Kevin Gorman: Pitt backs pull a throwback to beat Syracuse in OT
Once Pitt weathered the storm against Syracuse, Pat Narduzzi decided that the way to win this homecoming game was to ride senior running backs Qadree Ollison and Darrin Hall.
Grind it and go, the Pitt coach called it.
The only sight better than Pitt in its beautiful royal blue-and-yellow throwback uniforms Saturday afternoon at Heinz Field was the way the Panthers went retro with their running game.
Ollison and Hall asked for the game to be put on their backs, and the duo took turns dominating the fourth quarter. Ollison rushed for 192 yards and a touchdown, and Hall added 107 and two scores in propelling the Panthers to a 44-37 overtime victory over Syracuse.
“That’s definitely Pitt football,” Ollison said. “We take pride in running the ball. That’s what we’re trying to do.”
Pitt has had duos run for 100 yards in a game in recent years, but for both to be running backs made this special. Not since James Conner ran for 119 yards and Isaac Bennett for 101 against New Mexico in 2013 had two Panthers backs accomplished the feat. Prior to that, it was LeSean McCoy and LaRod Stephens-Howling against Cincinnati in ’07.
When the game was on the line, Pitt put its pride in its offensive line and the bruising backs.

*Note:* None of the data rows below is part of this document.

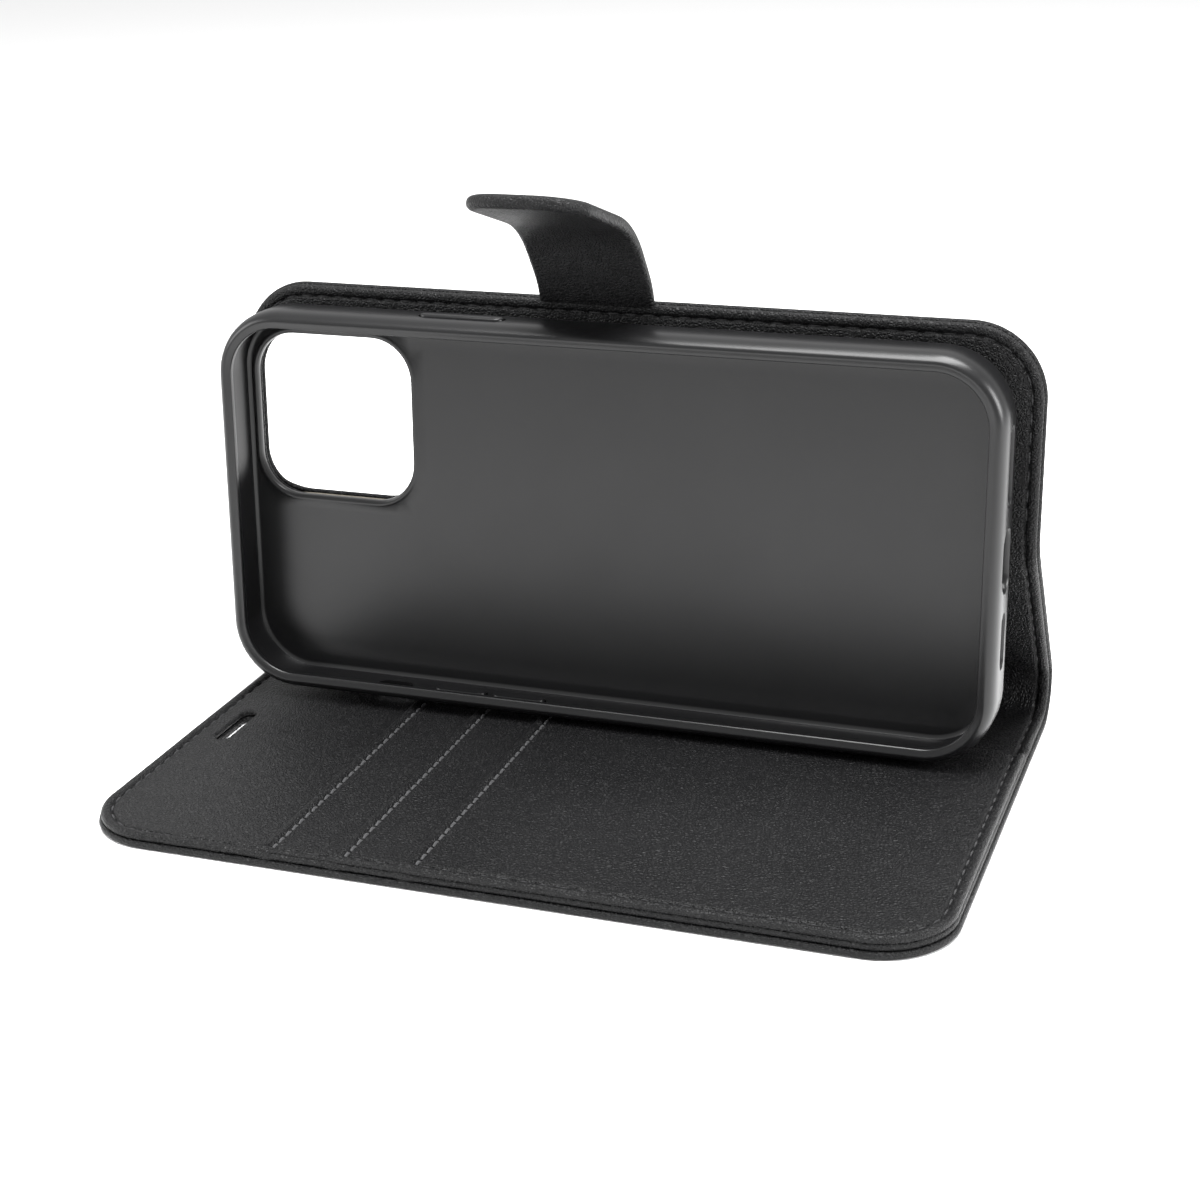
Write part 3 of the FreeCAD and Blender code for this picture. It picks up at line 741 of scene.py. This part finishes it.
CAMERA_STEPS = (12, 12)
CAMERA_ROUNDING = [(1.3, 1.4), (1.05, 1.52), (0.75, 1.6), (0.4, 1.55), (0.12, 1.35), (0.0, 1.05), (0.0, 0.28),
                   (0.12, 0.08), (0.35, 0.0)]


def camera_loop(margin):
    """Points round the camera opening, a margin larger all round."""
    return even_loop(camera_hole(margin), 0, 10, CAMERA_STEPS)


def floor_plan(rim, hole):
    """Triangles between the tray's rim loop and the camera opening, with a loose grid between."""
    points, edges = [], []
    for loop in (rim, hole):
        add_loop(points, edges, loop)
    near_camera = camera_hole(2.0)
    for column in range(-24, 25):
        for row in range(-11, 12):
            x = tray_shape["middle"][0] + column * 3
            s = tray_shape["middle"][1] + row * 3
            if inside(tray_shape, x, s) > 4.4 and inside(near_camera, x, s) < 0:
                points.append((x, s))
    flat, _, triangles, *_ = delaunay_2d_cdt([Vector(point) for point in points], edges, [], 1, 1e-6)
    return flat, triangles


# %% Build the tray
work = bmesh.new()
loops = [[work.verts.new(on_back(x, s, TRAY_LEVEL + depth)) for x, s in even_loop(tray_shape, inset)]
         for inset, depth in TRAY_SECTION]
camera_loops = [[work.verts.new(on_back(x, s, TRAY_LEVEL + depth)) for x, s in camera_loop(margin)]
                for margin, depth in CAMERA_ROUNDING]
for chain in (loops, camera_loops):
    for before, after in zip(chain, chain[1:]):
        band(work, before, after)
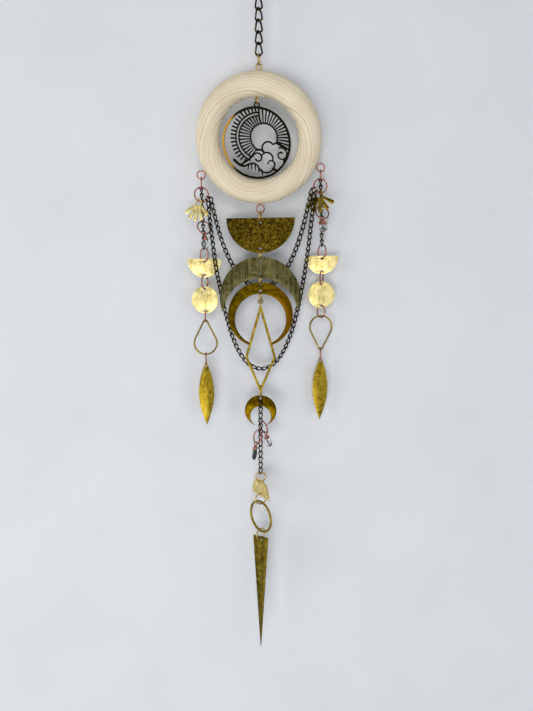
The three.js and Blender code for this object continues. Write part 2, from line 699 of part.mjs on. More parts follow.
// ---- side strands ---------------------------------------------------------------------------------
// A point of the big ring's wire, `turn` degrees round from its lowest point towards +X.
function onRing(middle, yaw, radius, turn) {
  const out = new THREE.Vector3(Math.sin(turn * RAD), 0, -Math.cos(turn * RAD));
  out.applyAxisAngle(new THREE.Vector3(0, 0, 1), yaw * RAD);
  return middle.clone().addScaledVector(out, radius);
}

function sideStrand(side, eye, options) {
  const strand = strandFrom(eye, EYE);
  const smallZ = strand.hang(`${side}_ring_a`, jumpRing(options.ringA), COPPER, options.a);
  const small = new THREE.Vector3(strand.x, strand.y, smallZ);
  const bigZ = strand.hang(`${side}_ring_b`, jumpRing(COPPER_RING), COPPER, options.b);
  const middle = new THREE.Vector3(strand.x, strand.y, bigZ);

  const hub = onRing(middle, options.b, COPPER_RING, options.fanTurn);
  const fanStrand = new Strand(hub.x, hub.y, hub.z + WIRE);
  fanStrand.hang(`${side}_fan`, fan(options.fanRoll), options.fanMetal, options.fan);

  // The chain hooks on the back of the small ring, behind the big one, and slants a little outwards.
  const start = onRing(small, options.a, options.ringA, CHAIN_TURN);
  const chain = curbChain(FINE_LINK, options.links, options.chain, 1, 8, 4);
  const slant = Math.asin(options.slant / (chain.top - chain.bottom));
  chain.geometry.translate(0, 0, -chain.top).rotateY(-slant).translate(0, 0, chain.top);
  const line = new Strand(start.x, start.y, start.z + WIRE);
  const chainTop = line.hang(`${side}_chain`, chain, BRONZE, 0);
  const stoneDepth = options.stoneLink * chain.pitch;
  const stoneX = line.x + (chain.top + stoneDepth) * Math.sin(slant);
  const stoneLink = new THREE.Vector3(stoneX, line.y, chainTop - stoneDepth);
  const stonePose = { yaw: options.c, roll: 0, tilt: 26, lean: 0 };
  const stone = stoneDrop(7.0, options.stoneTall, options.uneven);
  drop(`${side}_stone`, stoneLink, stonePose, COPPER_RING, stone, CRYSTAL);
  line.x += options.slant;

  line.hang(`${side}_ring_c`, jumpRing(COPPER_RING), COPPER, options.d);
  const half = halfCircle(HALF_CIRCLE.radius, HALF_CIRCLE.height, 2.1, 1);
  line.hang(`${side}_half_circle`, half, PALE_BRASS, options.half);
  line.hang(`${side}_ring_d`, jumpRing(options.ringD), COPPER, options.e);
  line.hang(`${side}_disc`, disc(), PALE_BRASS, options.disc);
  line.hang(`${side}_ring_e`, jumpRing(options.ringE), COPPER, options.f);
  const tear = side === 'left' ? tearHoop() : turnedOver(tearHoop());
  line.hang(`${side}_teardrop`, tear, BRASS, options.tear);
  line.hang(`${side}_ring_f`, jumpRing(COPPER_RING), COPPER, options.a);
  line.hang(`${side}_leaf`, leaf(), BRASS, options.leaf);
  return { middle, yaw: options.b };
}

const leftRing = sideStrand('left', 'left_screw_eye', {
  ringA: COPPER_RING_SMALL,
  ringD: COPPER_RING,
  ringE: COPPER_RING_SMALL,
  links: LEFT_LINKS,
  fanMetal: PALE_BRASS,
  fanTurn: -24,
  fanRoll: 8,
  slant: 1.3,
  stoneLink: 5,
  stoneTall: 7.6,
  uneven: 0.16,
  // turns about the plumb line, in degrees
  a: 97, b: 19, fan: -33, chain: -60, c: 28, d: -50, half: 6, e: 70, disc: -8, f: 97, tear: 6, leaf: 6,
});
const rightRing = sideStrand('right', 'right_screw_eye', {
  ringA: GOLD_RING,
  ringD: COPPER_RING_MID,
  ringE: COPPER_RING_MID,
  links: RIGHT_LINKS,
  fanMetal: BRASS,
  fanTurn: -8,
  fanRoll: -8,
  slant: 1.8,
  stoneLink: 4,
  stoneTall: 6.8,
  uneven: 0.05,
  a: 84, b: 16, fan: -28, chain: -71, c: 18, d: -60, half: -6, e: 70, disc: 6, f: -56, tear: 6, leaf: 6,
});

// ---- swag chains ----------------------------------------------------------------------------------
// A chain of fixed length between two points hangs in a catenary; its stretch is found by halving.
function catenary(x0, z0, x1, z1, low) {
  const heightAt = (x, a, mid) => low + a * (Math.cosh((x - mid) / a) - 1);
  let small = 2;
  let large = 400;
  let mid = 0;
  for (let i = 0; i < 80; i += 1) {
    const a = (small + large) / 2;
    const left = a * Math.acosh((z0 - low) / a + 1);
    const right = a * Math.acosh((z1 - low) / a + 1);
    mid = x0 + left;
    if (left + right > x1 - x0) {
      large = a;
    } else {
      small = a;
    }
  }
  const a = (small + large) / 2;
  return { a, mid, z: (x) => heightAt(x, a, mid) };
}

const smooth = (t) => {
  const s = Math.min(Math.max(t, 0), 1);
  return s * s * (3 - 2 * s);
};

// The end link lies square to the big ring's wire and the chain starts from its outer side.
function swagEnd(ring, turn) {
  const link = 1.6;
  const inner = COPPER_RING - WIRE - GAP - 0.4;
  const centrePoint = onRing(ring.middle, ring.yaw, inner + link, turn);
  const eye = new THREE.TorusGeometry(link, 0.4, 4, 8).rotateY(Math.PI / 2);
  eye.rotateY(-turn * RAD).rotateZ(ring.yaw * RAD).translate(centrePoint.x, centrePoint.y, centrePoint.z);
  return { eye, start: onRing(ring.middle, ring.yaw, inner + 2 * link, turn) };
}

function swag(name, turn, low, frontHigh, backLow, leftFront, rightFront) {
  const from = swagEnd(leftRing, turn);
  const to = swagEnd(rightRing, -turn);
  const curve = catenary(from.start.x, from.start.z, to.start.x, to.start.z, low);
  const steps = 30;
  const first = Math.sinh((from.start.x - curve.mid) / curve.a);
  const last = Math.sinh((to.start.x - curve.mid) / curve.a);
  const points = Array.from({ length: steps + 1 }, (_, i) => {
    const x = curve.mid + curve.a * Math.asinh(first + ((last - first) * i) / steps);
    const z = curve.z(x);
    const front = x < curve.mid ? leftFront : rightFront;
    const end = x < curve.mid ? from.start : to.start;
    const settle = smooth((end.z - z) / 14);
    const near = end.y + (front - end.y) * settle;
    const y = near + (SWAG_BACK - near) * smooth((frontHigh - z) / (frontHigh - backLow));
    return new THREE.Vector3(x, y, z);
  });
  const references = points.map(() => new THREE.Vector3(0, 1, 0));
  const body = wire(points, references, SWAG_RADIUS, 5, false);
  const solid = joined([body, from.eye, to.eye]);
  place(name, solid, BRONZE, new THREE.Vector3());
}

swag('upper_swag_chain', 74, -UPPER_SWAG_LOW, -72, -92, -1.0, 2.6);
swag('lower_swag_chain', 44, -LOWER_SWAG_LOW, -96, -109, -3.9, -1.2);

// ---- the hook bears at the origin ------------------------------------------------------------------
for (const mesh of mobile.children) {
  mesh.position.sub(new THREE.Vector3(eyeTop.x, eyeTop.y, hookZ));
}

export default mobile;
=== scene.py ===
"""Looks for the hanging mobile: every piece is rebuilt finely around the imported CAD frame.

Lengths are in millimetres until a mesh is made, and metres after that.  The front faces -Y.
"""

import math
import random

import bmesh
import bpy
import numpy as np
from mathutils import Matrix, Vector
from mathutils.geometry import tessellate_polygon


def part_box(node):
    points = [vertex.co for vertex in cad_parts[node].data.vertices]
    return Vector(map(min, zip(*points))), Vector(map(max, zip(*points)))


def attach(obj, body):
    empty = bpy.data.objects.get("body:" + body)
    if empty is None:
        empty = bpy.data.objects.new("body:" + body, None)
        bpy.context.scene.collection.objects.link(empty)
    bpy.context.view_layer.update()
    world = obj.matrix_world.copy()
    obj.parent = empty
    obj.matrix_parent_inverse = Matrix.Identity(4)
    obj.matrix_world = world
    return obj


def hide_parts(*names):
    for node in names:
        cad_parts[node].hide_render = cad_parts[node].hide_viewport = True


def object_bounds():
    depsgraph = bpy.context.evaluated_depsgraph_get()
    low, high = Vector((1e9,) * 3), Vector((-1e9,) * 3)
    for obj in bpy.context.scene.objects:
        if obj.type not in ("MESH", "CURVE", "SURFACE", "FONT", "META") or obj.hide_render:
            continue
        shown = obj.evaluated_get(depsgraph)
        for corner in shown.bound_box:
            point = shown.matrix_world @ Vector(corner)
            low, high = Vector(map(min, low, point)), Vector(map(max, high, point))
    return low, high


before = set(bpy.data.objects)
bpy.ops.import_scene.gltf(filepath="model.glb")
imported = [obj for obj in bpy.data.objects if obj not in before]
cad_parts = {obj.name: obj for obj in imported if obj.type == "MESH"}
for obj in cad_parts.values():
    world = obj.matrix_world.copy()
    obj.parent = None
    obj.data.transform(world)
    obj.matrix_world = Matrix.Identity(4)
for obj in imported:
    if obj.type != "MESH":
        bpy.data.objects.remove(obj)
CAD_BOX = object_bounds()

# ---- named sizes, as in the CAD ----
MM = 0.001
GAP = 0.3
WIRE = 0.5
HOLE = 1.1
SHEET = 0.8
EDGE = 0.12  # rounding of a stamped edge
COPPER_RING, GOLD_RING = 5.1, 3.8
RING_RADIUS = {  # the rings that aren't their metal's usual size
    "centre_ring_5": 4.7, "centre_ring_7": 4.3, "centre_ring_8": 4.3, "left_ring_a": 4.2,
    "left_ring_e": 4.2, "right_ring_a": 3.8, "right_ring_d": 4.6, "right_ring_e": 4.6,
}
RING_CUT = 0.1  # half the slit of a jump ring
CENTRE_YAWS = (84, 80, 82, 80, 84, 12, 20, 45)
CENTRE_SEAMS = (15, 160, 30, 175, 20, 165, 10, 170)
STONE_SEAM, TOP_RING_SEAM = 150, 200
HANGER = (7.0, 0.9)
HANGER_YAW, TOP_YAW, TOP_RING_YAW, FINE_YAW = -20, 25, 80, 33
LINK_LAP = 1.84  # wire widths that a link shares with the next one
TOP_LINK = {"length": 9.9, "width": 6.0, "wire": 1.3}
TOP_LINKS, CENTRE_LINKS = 7, 14
FINE_LINK = {"length": 6.09, "width": 3.7, "wire": 0.92}
SWAG_LINK = {"length": 6.18, "width": 3.8, "wire": 1.05}
WOOD_RADIUS, WOOD_BAND, WOOD_DEPTH, WOOD_YAW = 37.2, 8.5, 7.0, 4
EYE, EYE_SMALL, SHANK = 2.9, 2.1, 7.0
WOOD_SQUARE = 0.86  # below 1 the wood's section is squarer than an ellipse
CHARM_RADIUS, CHARM_YAW, CHARM_SHEET = 25.1, 9, 1.0
CHARM_LOOP, CHARM_EDGE, CHARM_VOXEL = 1.75, 0.05, 0.17
HALF_MOON = (25.6, 25.6, 3.0)  # radius, height and how far in the lower hole lies
BIG_CRESCENT = {"outer": 30.6, "inner": 28.6, "drop": 13.8, "hole": 2.6, "lower_hole": 2.8}
MID_CRESCENT = {
    "outer": 24.6, "inner": 19.4, "drop": 3.5, "mouth": 8.4, "hole": 2.3, "lower_hole": 2.0,
}
SMALL_CRESCENT = {"outer": 12.2, "inner": 8.05, "drop": 4.5, "hole": 2.2}
KITE = {"half": 11.8, "up": 41.1, "down": 27.9, "bar": 1.9, "depth": 1.2, "loop": 1.6, "lean": 2.4}
KITE_EDGE = 0.22
HALF_CIRCLE = (12.3, 13.5, 2.1)
DISC_RADIUS, DISC_INSET = 10.1, 2.1
HOOP = (12.05, 0.95)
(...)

Trailing by two touchdowns in the first quarter, it gave the ball to Ollison on second-and-4 at its 31. Never known for his speed, Ollison broke two tackles and streaked down the sideline for a 69-yard touchdown to get Pitt back into the game.
“It’s our job to break tackles. It’s our job to make people miss,” Ollison said. “I think we did a good job of that.”
The Panthers started the second half with all of the momentum before rain and lightning forced the stadium game to be delayed for more than an hour. When it resumed, Syracuse scored twice to take a 34-27 lead, and its pass rush put pressure on Pitt quarterback Kenny Pickett, sacking him three times for losses totaling 24 yards.
Syracuse defensive end Alton Robinson blindsided Pickett to force a fumble that was recovered at the Pitt 31, and the Orange scored the go-ahead points. That’s when Pitt turned to its run game, not so much out of superiority as necessity.
“Put the ball in our hands,” Hall said the backs implored the coaches. “It’s my job to be explosive. I was like, ‘Just get us the ball, and we’ll make something happen.’ ”
Pitt ran the ball on 16 of the next 17 plays in regulation and five consecutive in overtime, rotating Ollison and Hall to wear down Syracuse’s defense. The Panthers used direct snaps, making it clear that the offense had only one option.
“They know what’s coming,” Hall said. “They know what plays we’re about to run, and they can’t stop us. That’s the mindset we had in the second half: ‘Hey, we’re going to run it down their throat the whole game until we win.’ ”
Ollison started the first scoring drive with a 29-yarder, and Hall added a 25-yarder to set up his 7-yard touchdown to tie it at 34-34. When Syracuse responded with a go-ahead field goal, 5 minutes, 53 seconds remained on the game clock.
The Panthers ran 11 consecutive plays, driving from their own 25 to the Syracuse 27 before attempting a pass. That included a direct snap to Ollison on fourth-and-3 at its 48 that saw him get the first down and a third-and-1 at the Syracuse 40 that saw Hall get 7 yards. The Panthers settled for a 45-yard field goal by Alex Kessman to force overtime.
That’s when Hall scored the winner, stretching across the goal line for a 3-yard touchdown that a video review confirmed.
In the fourth quarter and overtime, Ollison and Hall combined for 144 rushing yards on 22 carries. For two backs who have spent their careers competing, they were only happy to share the spotlight. It was an effort Syracuse coach Dino Babers, a former Pitt running backs coach, would have appreciated if it hadn’t come against his defense.
Narduzzi couldn’t wait to watch the tape.
“There were some tough yards in there,” Narduzzi said. “It wasn’t just big ol’ holes they were plowing through. Some of those 3- and 4-yard gains that we were grinding it out to get 10 yards, those were hard runs where you go, ‘God, they did it all by themselves at times.’ I know we were blocking, but, man, it looked like it was five guys on a back running some of those runs.”
It looked like a throwback to the glory days of Pitt football, when the Panthers boasted some of the best backfields in the nation. Ollison and Hall honored those players with their performance.
“You play for the guys who played here already,” Hall said. “They wore these jerseys, and you want to make them proud.”
The Panthers had to be proud of the way they looked and especially the way they ran the ball to beat Syracuse.